The Certified Financial Planner Board of Standards is requesting comments on its new Procedural Rules, which had been revised from initial comments that wrapped up on Jan. 29, 2019. The deadline for new comments is April 24, 2020.
Highlights of some of the new proposed rules include:
- Require periodic status notifications to individuals who file a complaint against a CFP.
- Introduce additional procedural steps and explanations regarding bankruptcies of CFPs.
- Place the burden of proof on a CFP in circumstances involving multiple allegations of misconduct.
There were several key areas that were addressed in the revised Procedural Rules that contain some new provisions. These include:
- One proposed rule was to remove public discipline reports from the CFP Board’s website “after the passage of time, which originally would be between five and 10 years from the date of initial publication ….” Despite receiving comments, the CFP Board decided to delay action on the topic until it has formed a commission later in the year to evaluate and recommend changes to the Board’s “Sanctions Guidelines and Fitness Standards.” Any proposed changes will be reviewed by the Board of Directors and sent out for public comment before finalizing.
- Several commenters questioned the proposed rule that requires a respondent to obtain the CFP Board Counsel’s agreement to be able to present a settlement offer to the Disciplinary and Ethics Commission. However, the CFP Board decided to retain the provision because it prevents respondents from “presenting unreasonable offers” that could cause time and resource burdens on the board and DEC.
- Some questioned why the CFP Board Counsel should be the authority to determine whether a bankruptcy shows a CFP’s inability to manage the respondent’s financial affairs. However, the CFP Board stated it was committed to a peer review process that calls for the DEC to make those determinations.
- One person suggested the Board Counsel be able to open an investigation only when the CFP Board has received a complaint or a disclosure. But the CFP Board Counsel has “always had the authority to investigate a respondent” when it obtains information that warrants an investigation, and this will continue, the CFP Board stated.
- The same commenter made two other points: One was concern about a provision that requires CFPs to execute documents that authorize and request third parties to provide information and documents to the CFP Board, which the Board said was addressed elsewhere; and another concern that the CFP make clear an expert witness could attend a hearing when not testifying, which the CFP Board agreed upon.

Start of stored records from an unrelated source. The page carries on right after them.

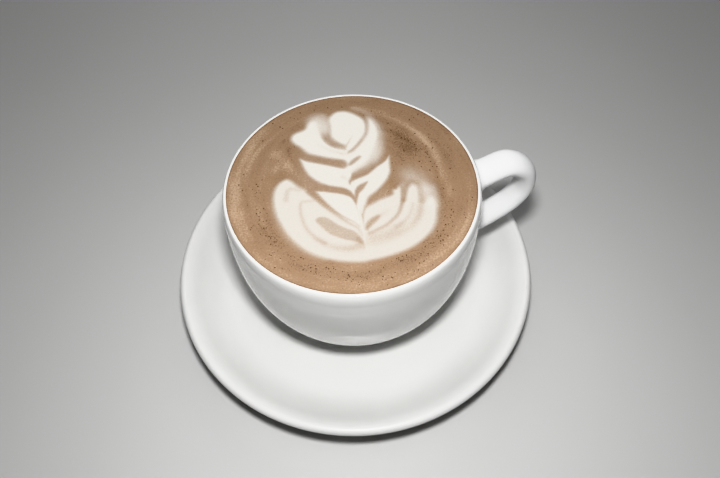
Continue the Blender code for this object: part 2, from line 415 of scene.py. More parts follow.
def cupInside(make):
    # from the lip's inner side down to the middle of the floor
    heights = np.linspace(lipLevel, make["floorBlend"], 26)
    depth = lipLevel - heights
    wall = 2 * make["lipInner"] + (make["wall"] - 2 * make["lipInner"]) * rise(depth / make["wallFrom"])
    wall += (make["wallLow"] - make["wall"]) * depth / (lipLevel - make["floorBlend"])
    low = float(bowlRadius(make["floorBlend"])) - make["wallLow"]
    angles = np.linspace(0, math.pi / 2, 16)[1:-1]
    drop = (make["floorBlend"] - make["floor"]) * np.sin(angles) ** (2 / make["floorPower"])
    side = list(zip(bowlRadius(heights) - wall, heights))
    return side + list(zip(low * np.cos(angles), make["floorBlend"] - drop)) + [(0.0, make["floor"])]


def cupProfile(make):
    inner = arcPoints(lipCentre, make["lipInner"], math.pi, math.pi / 2, 12)
    reach = float(bowlRadius(easeFrom)) - lipCentre[0]
    outerLip = [(lipCentre[0] + reach * math.sin(a), easeFrom + make["lipEase"] * math.cos(a))
                for a in np.linspace(0, math.pi / 2, 22)[1:]]
    hollow = cupFoot + make["footHeight"]
    heights = np.linspace(easeFrom, hollow + make["footEase"], 84)[1:]
    outside = list(zip(outerRadius(heights), heights))
    foot = underFoot(make, cupFoot, hollow)
    bottom = easedLine(outside[-1], (-1, make["underSlope"]), foot[0], (-1, 0), 5)
    return cupInside(make)[::-1] + inner[1:] + outerLip + outside + bottom + foot


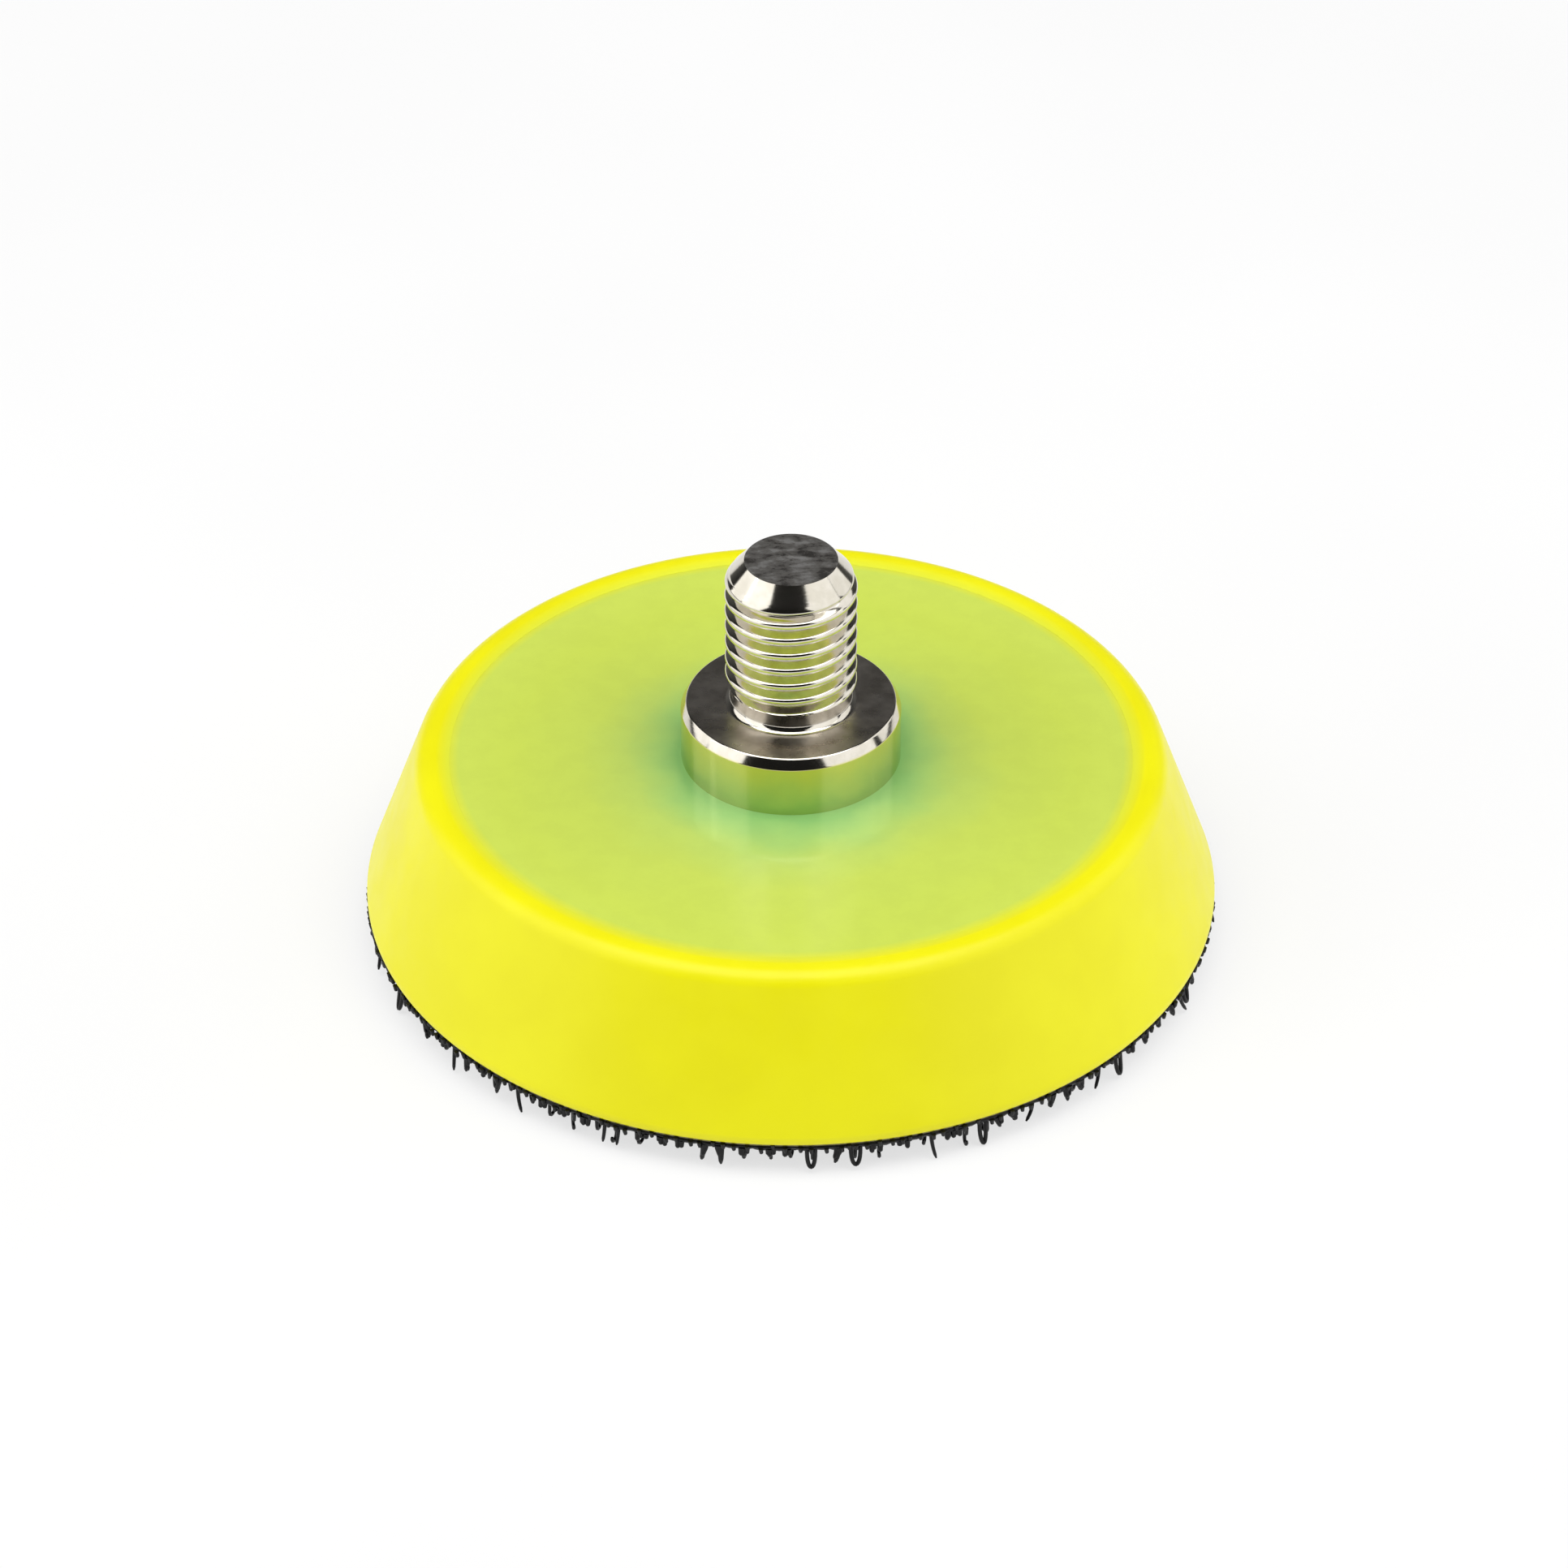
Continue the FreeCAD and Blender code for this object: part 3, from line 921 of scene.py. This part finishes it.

- Another request was that the CFP Board change the rule that provides that a CFP is “bound in a CFP Board proceeding by” a CFP’s Letter of Acceptance, Waiver and Consent (AWC) with the Financial Industry Regulatory Authority. But the CFP Board is retaining that provision.
- In addition, a new provision addresses the situation where a respondent has multiple settled customer complaints but does not produce related documents or information requested by CFP Board Counsel. “The provision states that the existence of the settled customer complaints will constitute grounds for sanction unless a respondent proves by a preponderance of the evidence that the allegations of misconduct raised in the settled customer complaints are without merit. A respondent will be permitted to provide oral testimony concerning the allegations raised in the settled customer complaints.”
- Finally, another new provision requires the CFP Board Counsel to give regular updates to individuals who file complaints against a respondent, including the every-six-months update on the complaint still being under review or investigation. The CFP Board also will provide a notice that a public sanction has or has not been issued when it is dismissed or finally adjudicated.